What I mean by this is that a photobook produced in 2023, the year I’m writing this, should not look like a book that came out of, say, 1970 or 1980 — especially not given that photobook typically aspire to be art objects. Instead, a photobook produced in 2023 should look like a book produced in, well, 2023. It’s really that simple.
Even if inevitably there are fads in the world of photobook making, photobook publishers should feel the need to embrace what contemporary photobook making has to offer. Even if you think of your photobook merely as a container for someone’s pictures, there are many ways for the resulting book to look at least somewhat contemporary.
After all, regardless of whether you understand this fact or not, the object book itself does quite a bit of the lifting. A well-made book — and by this I mean a lot more than heavy paper stock plus thick printing — communicates its own relevance. It calls attention to itself as the object you can put onto your book shelf or hold in your lap. I often think that this aspect of the book is completely underappreciated: it has to be beautiful itself.

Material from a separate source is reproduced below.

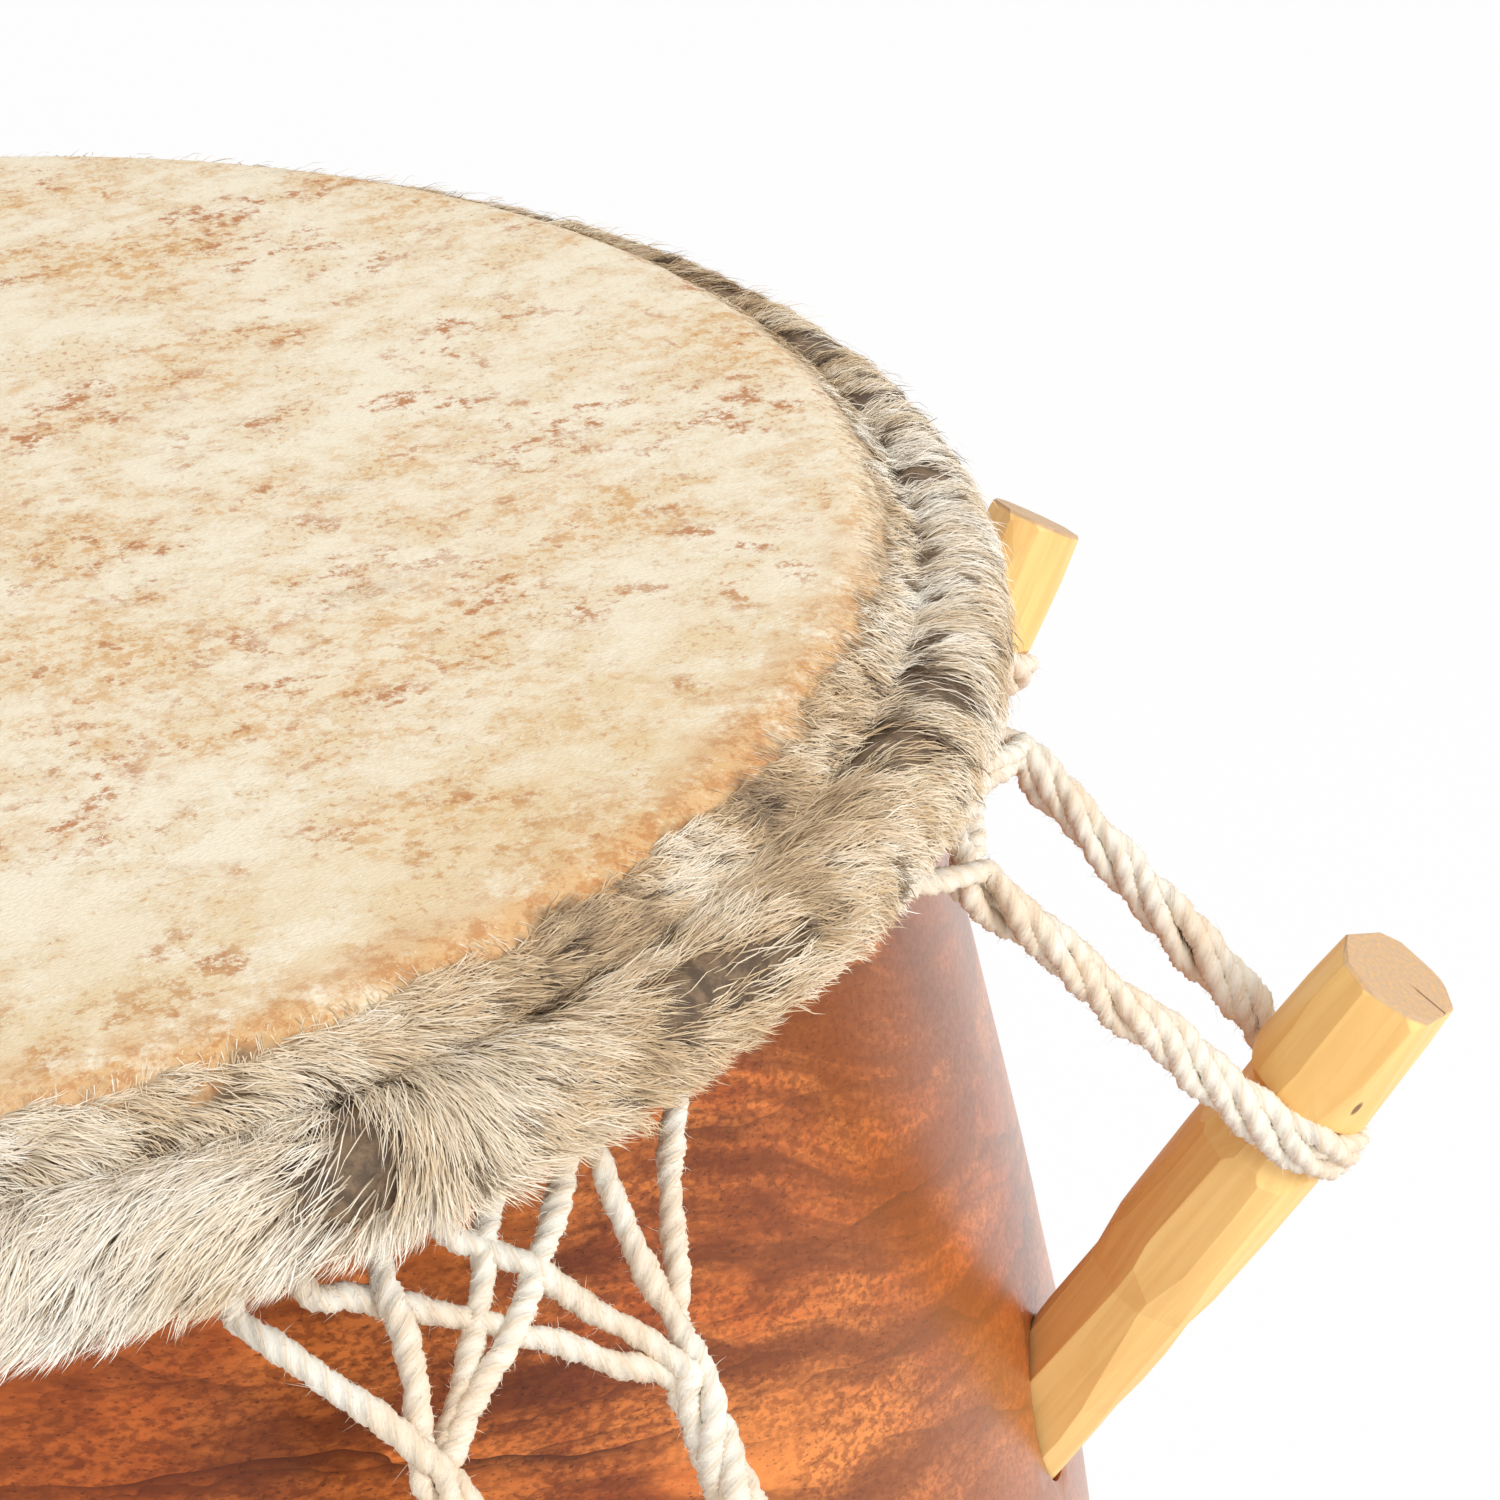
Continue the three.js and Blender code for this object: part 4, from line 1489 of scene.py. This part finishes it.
class DRUM_OT_stage(bpy.types.Operator):
    """Sets the pale floor, the soft light and the camera"""

    bl_idname = "drum.stage"
    bl_label = "Stage"

    def execute(self, context):
        settings = context.scene.drum_stage
        deselect()
        bpy.ops.mesh.primitive_plane_add(size=60, location=(0, 0, 0))
        floor = context.object
        floor.name = "floor"
        wear(floor, pale_floor(settings))

        world = bpy.data.worlds.new("studio")
        context.scene.world = world
        world.use_nodes = True
        light_sky(Nodes(world.node_tree), settings.sky)

        aim = Vector((0, 0, HEIGHT - 0.05))
        for name, place, size, power in (
            ("key", Vector((1.5, -1.5, 1.7)), 1.2, settings.key),
            ("fill", Vector((-1.5, -1.0, 2.4)), 1.4, settings.key * 0.25),
        ):
            turn = (aim - place).to_track_quat("-Z", "Y").to_euler()
            bpy.ops.object.light_add(type="AREA", location=place, rotation=turn)
            lamp = context.object
            lamp.name = name
            lamp.data.size = size
            lamp.data.energy = power

        bpy.ops.object.camera_add(
            location=(0.0266, -0.4612, 0.8946),
            rotation=[math.radians(angle) for angle in (60.734, 2.151, -12.762)],
        )
        camera = context.object
        camera.data.lens = 96
        camera.data.clip_start = 0.01
        camera.data.clip_end = 50
        context.scene.camera = camera
        context.scene.view_settings.view_transform = "Standard"
        return {"FINISHED"}


def light_sky(sky, strength):
    """Even light, seen as plain white by the camera and in what shines."""
    path = sky.node("LightPath").outputs
    seen = path["Is Camera Ray"]
    for ray in ("Is Glossy Ray", "Is Transmission Ray"):
        seen = sky.math("MAXIMUM", seen, path[ray])
    levels = {"Value": seen, "To Min": strength, "To Max": 1.0}
    background = sky.tree.nodes["Background"].inputs
    sky.feed(background["Color"], (1, 1, 1))
    sky.feed(background["Strength"], sky.node("MapRange", levels).outputs["Result"])


def pale_floor(settings):
    """A floor that takes soft shadows and otherwise looks nearly white."""
    floor = Finish("pale floor")
    grain = floor.even(floor.place(), 40, 0.3, 0.7)
    colour = floor.mix(grain, settings.floor, shade(settings.floor, 0.99))
    floor.set(base_color=colour, roughness=0.8, specular_ior_level=0.1)
    white = floor.node("Emission", {"Color": (1, 1, 1), "Strength": 1.0})
    seen = floor.times(floor.node("LightPath").outputs["Is Camera Ray"], 0.93)
    shaders = {0: seen, 1: floor.shader.outputs[0], 2: white.outputs[0]}
    shown = floor.node("MixShader", shaders).outputs[0]
    floor.feed(floor.tree.nodes["Material Output"].inputs["Surface"], shown)
    return floor.material


class DRUM_PT_panel(bpy.types.Panel):
    """Lists the steps that dress the drum"""

    bl_label = "Kpanlogo Drum"
    bl_idname = "DRUM_PT_panel"
    bl_space_type = "VIEW_3D"
    bl_region_type = "UI"
    bl_category = "Drum"

    def draw(self, context):
        for step, group in STEPS:
            box = self.layout.box()
            box.operator(step.bl_idname)
            settings = getattr(context.scene, group)
            for name in settings.__annotations__:
                box.prop(settings, name)


SETTINGS = {
    "drum_shell": DrumShellSettings,
    "drum_skin": DrumSkinSettings,
    "drum_fur": DrumFurSettings,
    "drum_pegs": DrumPegSettings,
    "drum_cord": DrumCordSettings,
    "drum_stage": DrumStageSettings,
}
STEPS = (
    (DRUM_OT_stage, "drum_stage"),
    (DRUM_OT_shell, "drum_shell"),
    (DRUM_OT_skin, "drum_skin"),
    (DRUM_OT_fur, "drum_fur"),
    (DRUM_OT_hoop, "drum_cord"),
    (DRUM_OT_pegs, "drum_pegs"),
    (DRUM_OT_lacing, "drum_cord"),
)


def register():
    for settings in SETTINGS.values():
        bpy.utils.register_class(settings)
    for name, settings in SETTINGS.items():
        setattr(bpy.types.Scene, name, bpy.props.PointerProperty(type=settings))
    for step, _ in STEPS:
        bpy.utils.register_class(step)
    bpy.utils.register_class(DRUM_PT_panel)


def unregister():
    bpy.utils.unregister_class(DRUM_PT_panel)
    for step, _ in reversed(STEPS):
        bpy.utils.unregister_class(step)
    for name in SETTINGS:
        delattr(bpy.types.Scene, name)
    for settings in SETTINGS.values():
        bpy.utils.unregister_class(settings)


def main():
    register()
    Finish.groups = {"figure": figure_group(), "band": band_group()}
    for step in ("stage", "shell", "skin", "fur", "hoop", "pegs", "lacing"):
        getattr(bpy.ops.drum, step)()
    bpy.context.view_layer.update()


if __name__ == "__main__":
    main()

A lot of photographers worry about this aspect, fearing that if the book itself gets any attention, then what about their pictures? Shouldn’t it be all about the pictures? But if you’re so insecure about your pictures, why even make a book at all? And you’re also completely missing this one very important aspect of a well-made book: it elevates the material inside, the pictures. And that’s what you want, even if you don’t think that your photographs need that.
Yet again, Hans Gremmen has produced an example of what an incredibly well-made book can look like, a book that manages to look and feel contemporary (even though the photographs themselves were taken decades ago), a book that simply is elegant and beautiful as an object, a book that helps to vastly elevate the material — here: not just the pictures themselves but also materials produced by the photographer in the form of contact sheets, work prints, etc. The book is called Gluckauf, it contains photographs by Bertien van Manen, and it’s available through Hans’ publishing house FW:Books.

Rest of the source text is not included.